The kits should not be permanently separated from their mother until they are old enough. They should be ready at 10-12 weeks. If you separate them too early, the young will have both developmental and behavioral problems.
Weaning in chinchillas begins as early as eight weeks. It’s a gradual process.
The kits begin to eat food other than milk at 3-4 weeks. They will start by eating small amounts of hay. If you provide some, then they may also eat other foods you provide (like fresh vegetables).
Over time, the kit will drink less and less milk and eat more and more food. Between 8 and 12 weeks, the kit will wean entirely off milk and only eat ‘adult’ food.
The other factor to consider is behavioral. Chinchillas are social animals, and model their behavior on their parents. As such, separating kits from mothers too soon can lead to behavioral problems like aggression.
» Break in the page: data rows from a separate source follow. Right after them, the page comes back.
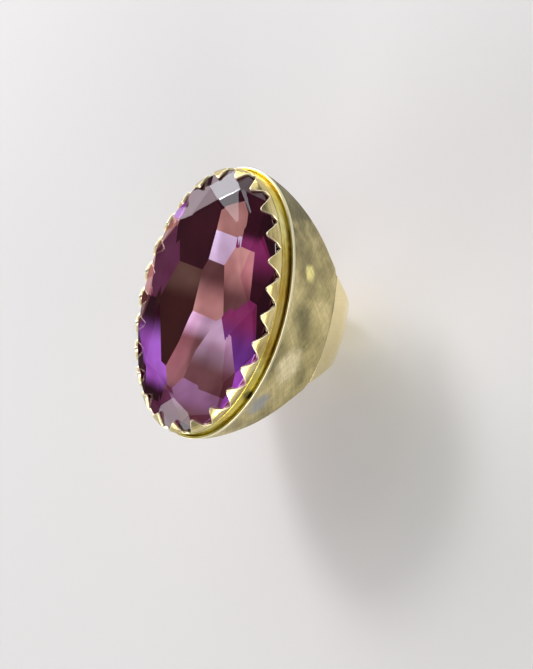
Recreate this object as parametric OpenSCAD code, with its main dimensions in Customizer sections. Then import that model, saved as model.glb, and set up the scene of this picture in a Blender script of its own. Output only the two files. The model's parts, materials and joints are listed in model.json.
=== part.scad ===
// Cocktail ring: a large oval brilliant held in a serrated bezel, on a wide band that tapers to the palm.
// X runs across the finger, Y along the finger and along the stone, Z from the palm up to the stone.
// The origin is the centre of the finger hole.

/* [Finger hole] */
// Inside diameter of the finger hole
finger_d = 16.5; // [15:0.1:19]
// Thickness of the liner that touches the finger
liner_t = 0.4; // [0.3:0.05:0.6]
// Widest part of the liner, along the finger
liner_w = 13; // [10:0.5:13]

/* [Palm shank] */
// Thickness of the shank over the liner, at its crown
shank_t = 0.85; // [0.6:0.05:1]
// Width of the shank at the palm
palm_w = 5.6; // [4:0.1:7]
// Radius of the shallow dome across the shank
dome_r = 28; // [20:1:40]
// Height of the seam between the shank and the shoulders, over the finger axis
seam_z = 1; // [0.5:0.1:1.5]

/* [Shoulders] */
// Thickness of the shoulder sheets
sheet_t = 0.8; // [0.5:0.05:1]
// Radius of the hollow curve along the lower edges of the band
flare_r = 16.5; // [15.5:0.5:18]
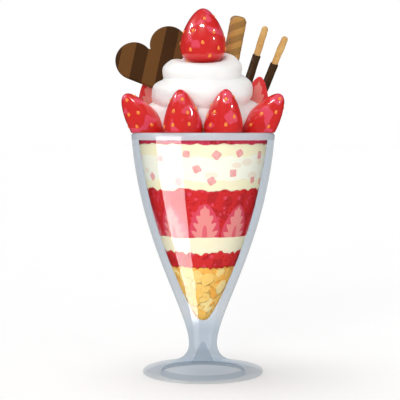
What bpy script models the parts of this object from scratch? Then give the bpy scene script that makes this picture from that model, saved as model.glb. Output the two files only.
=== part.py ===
"""A strawberry parfait in a footed glass, at real size, in metres, +Z up.

The origin is on the table, on the glass's axis, and the parfait's front faces -Y. Angles round the glass
are in degrees and count from the front towards +X. From the foot up the glass holds cornflakes, strawberry
sauce, cream, halved strawberries in sauce, ice cream with strawberry dice, and sauce again. On that stand
the whipped cream, the strawberries round it, a chocolate heart, a wafer roll and two dipped biscuit sticks.
"""

import math
import random

import bmesh
import bpy
from mathutils import Euler, Matrix, Vector

MM = 0.001
GAP = 0.3 * MM
SEGMENTS = 32

# The glass: a bowl that narrows into a hollow-footed stem.
GLASS_HEIGHT = 152 * MM
RIM_RADIUS = 45 * MM
RIM_WALL = 4.4 * MM
LIP_RADIUS = 1.8 * MM
STEM_RADIUS = 8.9 * MM
STEM_HEIGHT = 19 * MM
BOWL_BOTTOM = 34 * MM
BOWL_BOTTOM_RADIUS = 4 * MM
FOOT_RADIUS = 38 * MM
FOOT_EDGE = 1.55 * MM
DISH_RADIUS = 27 * MM
DISH_HEIGHT = 4 * MM
KICK_RADIUS = 6.6 * MM
KICK_START = 7.5 * MM
KICK_TIP_RADIUS = 1.2 * MM
KICK_HEIGHT = 20 * MM

# Where each layer of the filling ends, up the middle of the glass.
FLAKES_TOP = 69 * MM
LOW_SAUCE_TOP = 78.5 * MM
CREAM_TOP = 88 * MM
BERRY_SAUCE_TOP = 117.5 * MM
ICE_CREAM_TOP = 145.2 * MM
TOP_SAUCE_TOP = 149.4 * MM
WAVE = 0.7 * MM

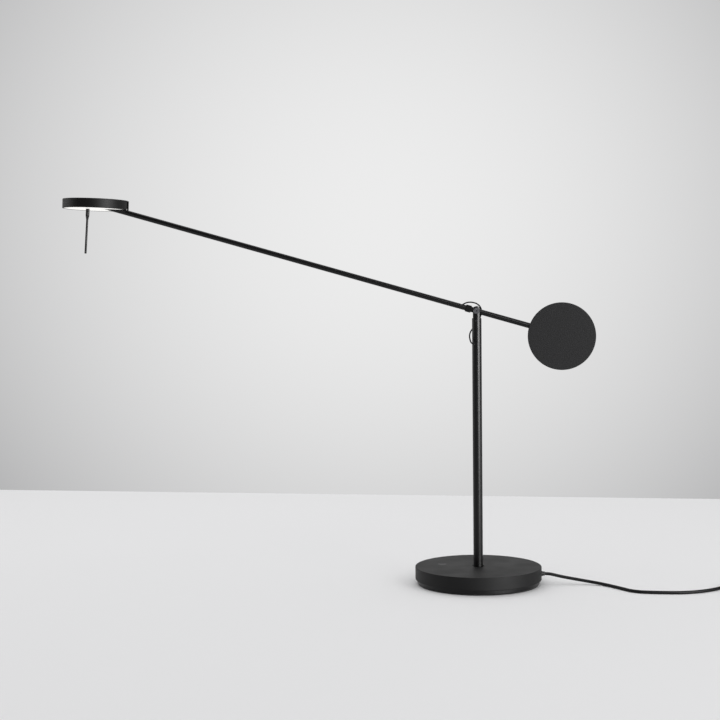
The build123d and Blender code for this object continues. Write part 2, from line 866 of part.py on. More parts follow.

How to Separate Baby Chinchillas from Mother
The process of separating chinchilla kits from their parents is an easy one to understand. All you do is place them in a separate cage or cages. The cage should be outfitted with everything that a chinchilla needs.
If there are multiple kits, don’t put males and females together in the same cage. This can result in inbreeding. However, housing female offspring with their sisters or male offspring with their brothers is fine.
Don’t put the father with its offspring of the opposite sex. Chinchilla males will mate with any female, so this too can result in inbreeding.
Do Chinchillas Calm Down with Age?
When chinchillas are young, they are highly active. When they are fully grown at 8 months, chinchilla kits should have calmed down. This process continues when the chinchilla eventually reaches old age, at which point it will become even less active.
This can be a problem for owners, as restless chinchillas can make more noise, and also are more difficult to handle. Some of this energy can be directed into play, e.g. by providing your suitably-grown kits with platforms to jump from, or a pen to run around in.
Aside from these points, all good care guidelines apply, e.g. cage placement, temperature and humidity monitoring, gentle handling and so on. Treat your chinchilla kits well and they will reward you by developing into healthy adults.
*Note: Metric grams are used by the breeding community as they are more precise and easier to convert than ounces.